Professionals who refuse to let performance erase presence.
We are not asking you to step away from ambition. We are inviting you to refine it.

A Final Reflection
Industries evolve. Systems advance. Markets fluctuate. But leadership remains human.
Becoming Human Again is an invitation to return to that truth.
Not to escape the work.
But to do it better.
With more awareness.
With more clarity.
With more agency.
We hope to see you in Denver, Chicago, Kansas City, Atlanta, or Phoenix. Not because
you need another event.But because you may need the space.
Frequently Asked Questions
1. Who is Becoming Human Again designed for?
This experience is created for leaders navigating growth, disruption, and sustained
responsibility—executives, founders, project leaders, construction professionals,
entrepreneurs, and change-makers who want to lead with clarity while maintaining their
humanity.
2. Is this a traditional conference?
No. While you will gain practical insight and strategic perspective, the structure is
intentionally different. The day blends keynote dialogue, guided reflection, meaningful
networking, and industry conversation designed to integrate awareness with action.
3. What makes this gathering different from other leadership events?
Most events focus on strategy and performance metrics. Becoming Human Again
focuses on the leader behind those metrics. It creates space to examine how you think,
decide, communicate, and sustain energy during change.

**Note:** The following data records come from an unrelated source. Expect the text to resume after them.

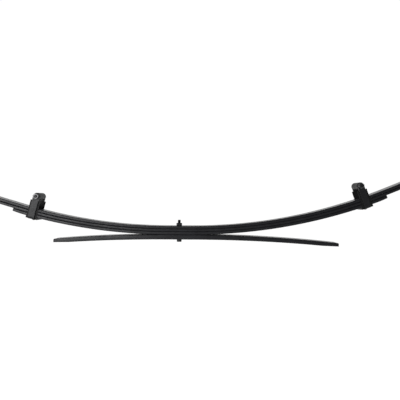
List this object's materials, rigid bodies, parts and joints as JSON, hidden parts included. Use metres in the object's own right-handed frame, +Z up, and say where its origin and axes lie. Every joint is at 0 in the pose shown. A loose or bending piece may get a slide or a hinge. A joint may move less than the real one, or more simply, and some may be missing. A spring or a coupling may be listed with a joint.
{
  "type": "leaf spring",
  "caption": "Rear suspension leaf spring: stacked arched leaves over a thick flat overload leaf, with a centre bolt, rebound clips with rollers, and rolled eyes with rubber bushes.",
  "frame": {"origin": "on the centre bolt's axis, in the overload leaf's flat bottom face, which sits on the axle", "axes": "+X along the spring to the rear (shackle) eye, -X to the front (fixed) eye, Y across the leaves, +Z up, towards the main leaf"},
  "size_m": [1.4985, 0.0916, 0.2818],
  "materials": {
    "spring_steel": "semi-gloss black paint over forged spring steel",
    "bolt_steel": "semi-gloss black paint",
    "clip_steel": "semi-gloss black paint over bent bar",
    "clip_fastener": "black paint over cold-headed steel",
    "roller_steel": "semi-gloss black paint",
    "liner_plastic": "matt black moulded plastic",
    "pad_plastic": "dark moulded low-friction plastic",
    "bush_rubber": "matt black rubber",
    "bush_steel": "plain steel, phosphated",
    "sleeve_steel": "zinc-plated steel"
  },
  "bodies": {
    "pack": {"main_leaf": "spring_steel", "second_leaf": "spring_steel", "third_leaf": "spring_steel", "overload_leaf": "spring_steel", "centre_bolt": "bolt_steel", "centre_nut": "bolt_steel", "front_second_leaf_pad": "pad_plastic", "rear_second_leaf_pad": "pad_plastic", "front_third_leaf_pad": "pad_plastic", "rear_third_leaf_pad": "pad_plastic"},
    "front_eye": {"front_bush_shell": "bush_steel", "front_bush_rubber": "bush_rubber"},
    "front_sleeve": {"front_bush_sleeve": "sleeve_steel"},
    "front_clip": {"front_clip_strap": "clip_steel", "front_clip_liner": "liner_plastic", "front_clip_bolt": "bolt_steel", "front_clip_nut": "clip_fastener", "front_clip_rivet": "clip_fastener"},
    "front_roller": {"front_clip_roller": "roller_steel"},
    "rear_eye": {"rear_bush_shell": "bush_steel", "rear_bush_rubber": "bush_rubber"},
    "rear_sleeve": {"rear_bush_sleeve": "sleeve_steel"},
    "rear_clip": {"rear_clip_strap": "clip_steel", "rear_clip_liner": "liner_plastic", "rear_clip_bolt": "bolt_steel", "rear_clip_nut": "clip_fastener", "rear_clip_rivet": "clip_fastener"},
    "rear_roller": {"rear_clip_roller": "roller_steel"}
  },
  "joints": [
    {"name": "front_arm_flex", "type": "hinge", "parent": "pack", "child": "front_eye", "pos_m": [-0.21472, 0, 0.04878], "axis": [0, -1, 0], "range_deg": [-2, 14], "stiffness_Nm_per_rad": 4600, "deforming": ["main_leaf", "second_leaf", "third_leaf", "front_second_leaf_pad", "front_third_leaf_pad"]},
    {"name": "front_clip_ride", "type": "hinge", "parent": "pack", "child": "front_clip", "pos_m": [-0.30836, 0, 0.05142], "axis": [0, -1, 0], "range_deg": [-2.72, 18.41]},
    {"name": "front_bush_twist", "type": "hinge", "parent": "front_eye", "child": "front_sleeve", "pos_m": [-0.64241, 0, 0.16988], "axis": [0, 1, 0], "range_deg": [-20, 20], "stiffness_Nm_per_rad": 80},
    {"name": "front_roller_spin", "type": "hinge", "parent": "front_clip", "child": "front_roller", "pos_m": [-0.46233, 0, 0.13865], "axis": [0, 1, 0], "continuous": true},
    {"name": "rear_arm_flex", "type": "hinge", "parent": "pack", "child": "rear_eye", "pos_m": [0.25798, 0, 0.05385], "axis": [0, 1, 0], "range_deg": [-2, 16], "stiffness_Nm_per_rad": 3500, "deforming": ["main_leaf", "second_leaf", "third_leaf", "rear_second_leaf_pad", "rear_third_leaf_pad"]},
    {"name": "rear_clip_ride", "type": "hinge", "parent": "pack", "child": "rear_clip", "pos_m": [0.37086, 0, 0.06332], "axis": [0, 1, 0], "range_deg": [-2.67, 20.7]},
    {"name": "rear_bush_twist", "type": "hinge", "parent": "rear_eye", "child": "rear_sleeve", "pos_m": [0.78658, 0, 0.23361], "axis": [0, 1, 0], "range_deg": [-20, 20], "stiffness_Nm_per_rad": 80},
    {"name": "rear_roller_spin", "type": "hinge", "parent": "rear_clip", "child": "rear_roller", "pos_m": [0.58922, 0, 0.17776], "axis": [0, 1, 0], "continuous": true}
  ],
  "couplings": [
    {"joint": "front_clip_ride", "follows": "front_arm_flex", "ratio": 1.3082},
    {"joint": "rear_clip_ride", "follows": "rear_arm_flex", "ratio": 1.2873}
  ]
}
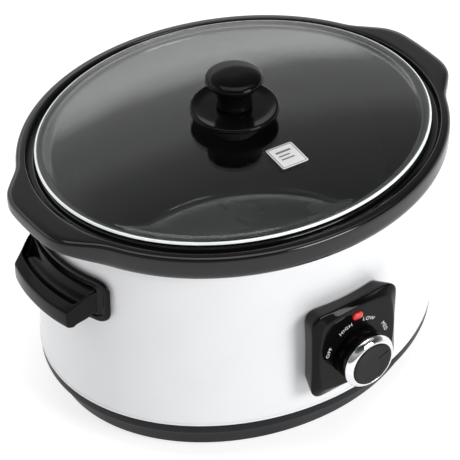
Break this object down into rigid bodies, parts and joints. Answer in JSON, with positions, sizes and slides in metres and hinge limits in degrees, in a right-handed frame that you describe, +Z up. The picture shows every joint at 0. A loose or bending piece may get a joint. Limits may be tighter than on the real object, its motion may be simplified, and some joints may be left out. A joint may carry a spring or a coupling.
{
  "type": "slow cooker",
  "caption": "Oval electric slow cooker with a white metal housing, black stoneware crock, glass lid, side handles and a front rotary heat control.",
  "frame": {"origin": "centre of the whole object's box, on the table under the feet", "axes": "+X along the long axis from the left handle to the right one, -Y out of the control panel, +Z up"},
  "size_m": [0.361, 0.3126, 0.246],
  "materials": {
    "band_strap": "zinc plated",
    "base_ring": "satin charcoal moulding",
    "bottom_plate": "zinc plated",
    "control_panel": "gloss black moulding",
    "cord_gland": "matt",
    "crock": "gloss black glaze",
    "foot_1": "matt",
    "foot_2": "matt",
    "foot_3": "matt",
    "foot_4": "matt",
    "foot_screw_1": "zinc plated",
    "foot_screw_2": "zinc plated",
    "foot_screw_3": "zinc plated",
    "foot_screw_4": "zinc plated",
    "fuse_lead": "glass-fibre sleeve",
    "handle_left": "gloss black moulding",
    "handle_right": "gloss black moulding",
    "handle_screw_left_back": "zinc plated",
    "handle_screw_left_front": "zinc plated",
    "handle_screw_right_back": "zinc plated",
    "handle_screw_right_front": "zinc plated",
    "heating_band": "wound mica element",
    "heating_well": "pressed, satin",
    "indicator_lens": "translucent red",
    "knob_body": "gloss black moulding",
    "knob_cap": "satin black moulding",
    "knob_ring": "polished",
    "lead_element": "cable insulation",
    "lead_supply": "glass-fibre sleeve",
    "lead_switch": "cable insulation",
    "lid_glass": "clear, polished",
    "lid_grip": "gloss black moulding",
    "lid_guard": "gloss black moulding",
    "lid_label": "printed film",
    "lid_screw": "zinc plated",
    "lid_seal": "translucent grey",
    "lid_washer": "satin black moulding",
    "neon_lamp": "clear, polished",
    "outer_shell": "gloss white paint",
    "panel_screw_lower": "zinc plated",
    "panel_screw_upper": "zinc plated",
    "rotary_switch": "moulded natural nylon",
    "switch_bracket": "zinc plated",
    "switch_screw_left": "zinc plated",
    "switch_screw_right": "zinc plated",
    "switch_shaft": "zinc plated",
    "terminal_block": "moulded natural nylon",
    "thermal_fuse": "zinc plated",
    "tie_bolt": "zinc plated",
    "tie_nut": "zinc plated",
    "tie_washer": "zinc plated"
  },
  "bodies": {
    "housing": {"band_strap": "band_strap", "base_ring": "base_ring", "bottom_plate": "bottom_plate", "control_panel": "control_panel", "cord_gland": "cord_gland", "foot_1": "foot_1", "foot_2": "foot_2", "foot_3": "foot_3", "foot_4": "foot_4", "foot_screw_1": "foot_screw_1", "foot_screw_2": "foot_screw_2", "foot_screw_3": "foot_screw_3", "foot_screw_4": "foot_screw_4", "fuse_lead": "fuse_lead", "handle_left": "handle_left", "handle_right": "handle_right", "handle_screw_left_back": "handle_screw_left_back", "handle_screw_left_front": "handle_screw_left_front", "handle_screw_right_back": "handle_screw_right_back", "handle_screw_right_front": "handle_screw_right_front", "heating_band": "heating_band", "heating_well": "heating_well", "indicator_lens": "indicator_lens", "lead_element": "lead_element", "lead_supply": "lead_supply", "lead_switch": "lead_switch", "neon_lamp": "neon_lamp", "outer_shell": "outer_shell", "panel_screw_lower": "panel_screw_lower", "panel_screw_upper": "panel_screw_upper", "rotary_switch": "rotary_switch", "switch_bracket": "switch_bracket", "switch_screw_left": "switch_screw_left", "switch_screw_right": "switch_screw_right", "terminal_block": "terminal_block", "thermal_fuse": "thermal_fuse", "tie_bolt": "tie_bolt", "tie_nut": "tie_nut", "tie_washer": "tie_washer"},
    "crock": {"crock": "crock"},
    "lid": {"lid_glass": "lid_glass", "lid_grip": "lid_grip", "lid_guard": "lid_guard", "lid_label": "lid_label", "lid_screw": "lid_screw", "lid_seal": "lid_seal", "lid_washer": "lid_washer"},
    "control_knob": {"knob_body": "knob_body", "knob_cap": "knob_cap", "knob_ring": "knob_ring", "switch_shaft": "switch_shaft"}
  },
  "joints": [
    {"name": "crock_lift", "type": "slide", "parent": "housing", "child": "crock", "axis": [0, 0, 1], "range_m": [0, 0.2]},
    {"name": "lid_lift", "type": "slide", "parent": "crock", "child": "lid", "axis": [0, 0, 1], "range_m": [0, 0.12]},
    {"name": "knob_turn", "type": "hinge", "parent": "housing", "child": "control_knob", "pos_m": [0, -0.1373, 0.0836], "axis": [0, -1, 0], "range_deg": [0, 135]}
  ]
}
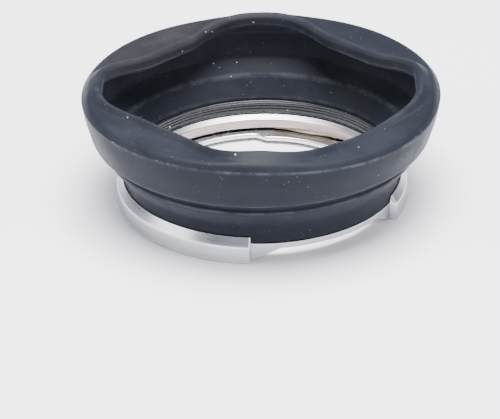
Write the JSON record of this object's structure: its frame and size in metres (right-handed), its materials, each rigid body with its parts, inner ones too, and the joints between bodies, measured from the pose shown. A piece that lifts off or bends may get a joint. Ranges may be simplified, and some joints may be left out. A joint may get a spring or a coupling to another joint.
{
  "type": "lens shade",
  "caption": "Collapsible black rubber lens shade with a rounded-square opening, on a satin aluminium bayonet mounting ring with a cut-away for a twin-lens camera.",
  "frame": {"origin": "centre of the mounting ring's bottom face, where the ring meets the lens", "axes": "+Z along the optical axis, from the lens towards the subject; +X and +Y through two corners of the squared opening; the ring's cut-away is centred 60 degrees from +X towards -Y"},
  "size_m": [0.058, 0.058, 0.0211],
  "materials": {
    "satin_aluminium": "satin turned aluminium with fine scratches",
    "bright_steel": "bright stamped steel",
    "spring_bronze": "rolled spring bronze",
    "black_anodised": "glossy black anodised thread",
    "black_rubber": "moulded rubber with a soft dusty sheen"
  },
  "bodies": {
    "mount": {"mount_ring": "satin_aluminium", "bayonet_plate": "bright_steel", "plate_screw_1": "bright_steel", "plate_screw_2": "bright_steel", "plate_screw_3": "bright_steel", "lock_spring_1": "spring_bronze", "lock_spring_2": "spring_bronze", "thread_ring": "black_anodised"},
    "shade_base": {"rubber_collar": "black_rubber", "rubber_fold": "black_rubber"},
    "shade_front": {"rubber_rim": "black_rubber"}
  },
  "joints": [
    {"name": "hood_turn", "type": "hinge", "parent": "mount", "child": "shade_base", "pos_m": [0, 0, 0.003], "axis": [0, 0, 1], "continuous": true},
    {"name": "hood_collapse", "type": "slide", "parent": "shade_base", "child": "shade_front", "axis": [0, 0, -1], "range_m": [0, 0.0065], "deforming": ["rubber_fold"]}
  ]
}
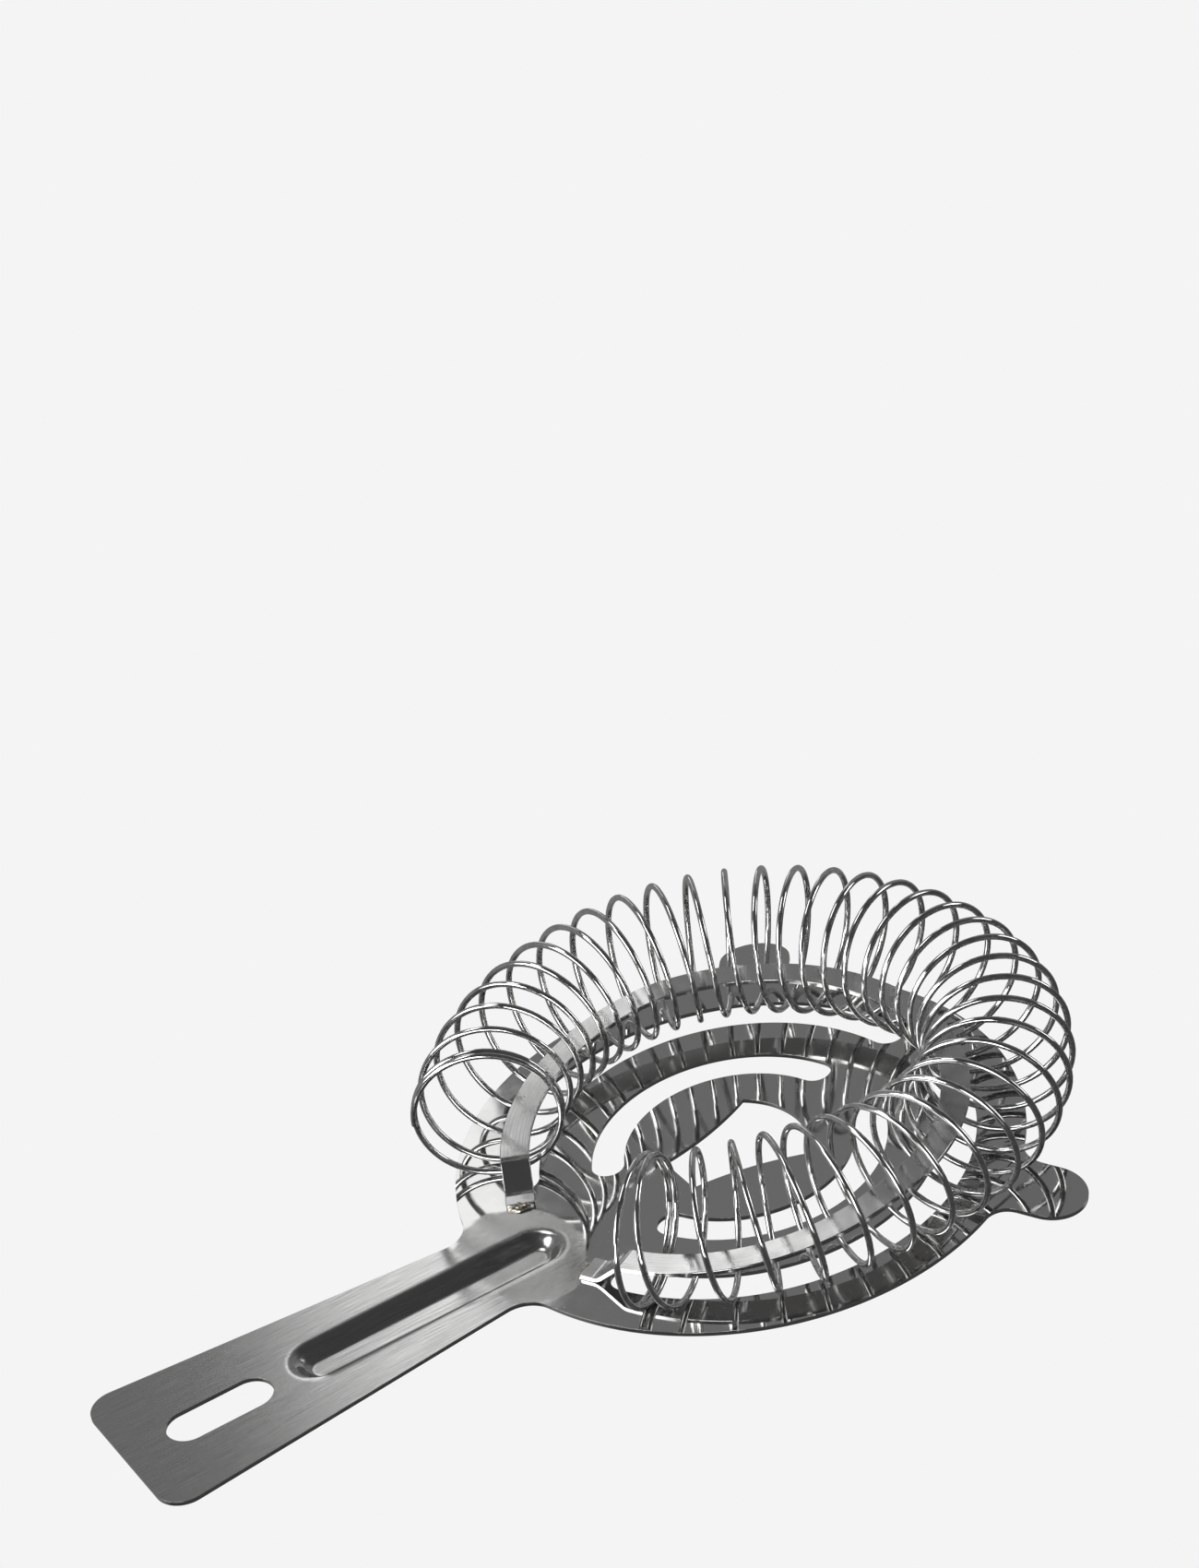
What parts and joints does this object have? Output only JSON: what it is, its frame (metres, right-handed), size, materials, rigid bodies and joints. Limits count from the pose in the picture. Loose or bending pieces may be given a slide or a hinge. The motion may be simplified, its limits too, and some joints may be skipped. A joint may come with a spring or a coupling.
{
  "type": "hawthorne strainer",
  "caption": "Stamped steel bar strainer: slotted round plate with finger tabs and a grooved handle, and a loose coil spring round a raised rail that fits inside a mixing glass.",
  "frame": {"origin": "centre of the round plate on its coil-side face, the face that meets the rim of a glass", "axes": "+Z out of the plate on the coil side, -X along the handle, +X to the front of the plate"},
  "size_m": [0.1617, 0.0964, 0.0269],
  "materials": {
    "plate_steel": "mirror polished plate, lengthwise brushed handle",
    "rail_steel": "polished strip",
    "weld_steel": "bright weld metal",
    "spring_wire": "drawn polished wire"
  },
  "bodies": {
    "plate": {"strainer_plate": "plate_steel", "spring_rail": "rail_steel", "left_foot_weld": "weld_steel", "right_foot_weld": "weld_steel"},
    "coil": {"coil_spring": "spring_wire"}
  },
  "joints": [
    {"name": "coil_slide_round", "type": "hinge", "parent": "plate", "child": "coil", "pos_m": [0, 0, 0], "axis": [0, 0, 1], "range_deg": [-9.5, 3.5]}
  ]
}
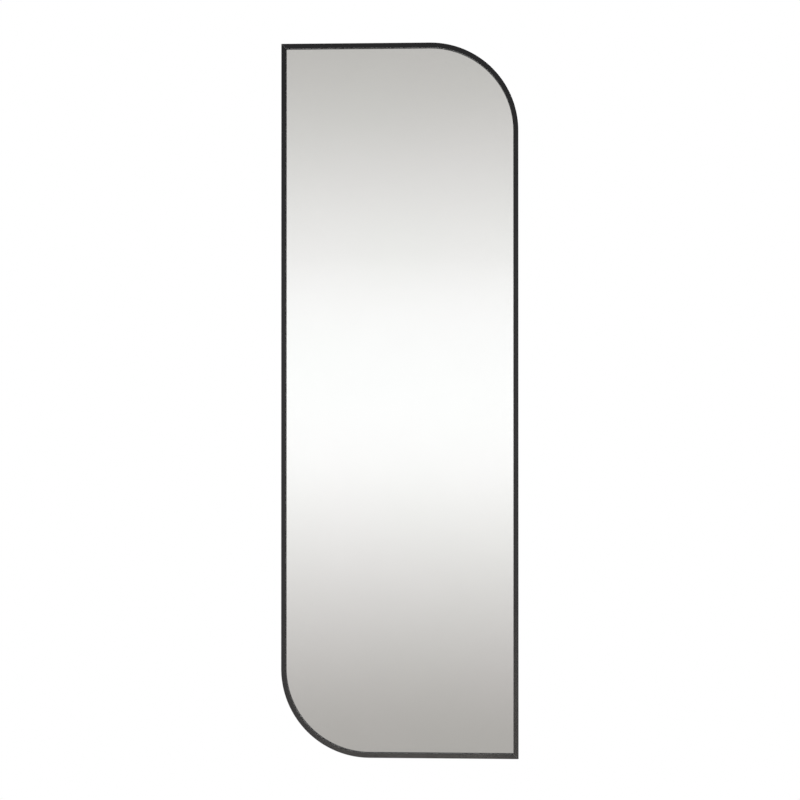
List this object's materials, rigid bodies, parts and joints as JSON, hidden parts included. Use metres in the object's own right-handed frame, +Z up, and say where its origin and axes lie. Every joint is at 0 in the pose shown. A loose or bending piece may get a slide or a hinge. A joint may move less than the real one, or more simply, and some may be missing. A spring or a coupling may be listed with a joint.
{
  "type": "wall mirror",
  "caption": "Tall wall mirror in a thin black metal frame with two rounded corners, opposite each other, and swinging D rings behind to hang it by.",
  "frame": {"origin": "centre of the mirror's outline, on the wall plane that the rear rim of the frame rests on", "axes": "+Z up the mirror, +X to the right as seen from the front, +Y into the wall, so the glass faces -Y"},
  "size_m": [0.405, 0.025, 1.22],
  "materials": {
    "frame": "satin",
    "mirror": "polished",
    "film": "gloss",
    "edge_blocks": "matte",
    "foam": "matte",
    "board": "matte",
    "brace": "satin",
    "clips": "satin",
    "hangers": "polished",
    "screws": "satin"
  },
  "bodies": {
    "frame": {"upper_rail": "frame", "lower_rail": "frame", "mirror_glass": "mirror", "safety_film": "film", "left_edge_blocks": "edge_blocks", "right_edge_blocks": "edge_blocks", "top_edge_blocks": "edge_blocks", "bottom_edge_blocks": "edge_blocks", "foam_strips": "foam", "backing_board": "board", "top_left_brace": "brace", "bottom_right_brace": "brace", "brace_screws": "screws", "left_spring_clips": "clips", "right_spring_clips": "clips", "top_spring_clips": "clips", "bottom_spring_clips": "clips", "left_hanger_strap": "hangers", "right_hanger_strap": "hangers", "hanger_screws": "screws"},
    "left_ring": {"left_hanger_ring": "hangers"},
    "right_ring": {"right_hanger_ring": "hangers"}
  },
  "joints": [
    {"name": "left_ring_swing", "type": "hinge", "parent": "frame", "child": "left_ring", "pos_m": [-0.19, -0.00547, 0.36], "axis": [1, 0, 0], "range_deg": [0, 180]},
    {"name": "right_ring_swing", "type": "hinge", "parent": "frame", "child": "right_ring", "pos_m": [0.19, -0.00547, 0.36], "axis": [1, 0, 0], "range_deg": [0, 180]}
  ]
}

4. Will I leave with practical tools or just inspiration?
You will leave with both perspective and application. The sessions are structured to
translate insight into daily leadership behaviors—how you show up in meetings, make
decisions under pressure, and support your team through uncertainty.
5. Why focus on awareness and agency in an industry built on
execution?
Because execution reflects leadership. When leaders think clearly and act intentionally,
teams stabilize, culture strengthens, and performance becomes more sustainable.
Awareness is not a pause from performance—it is what protects it.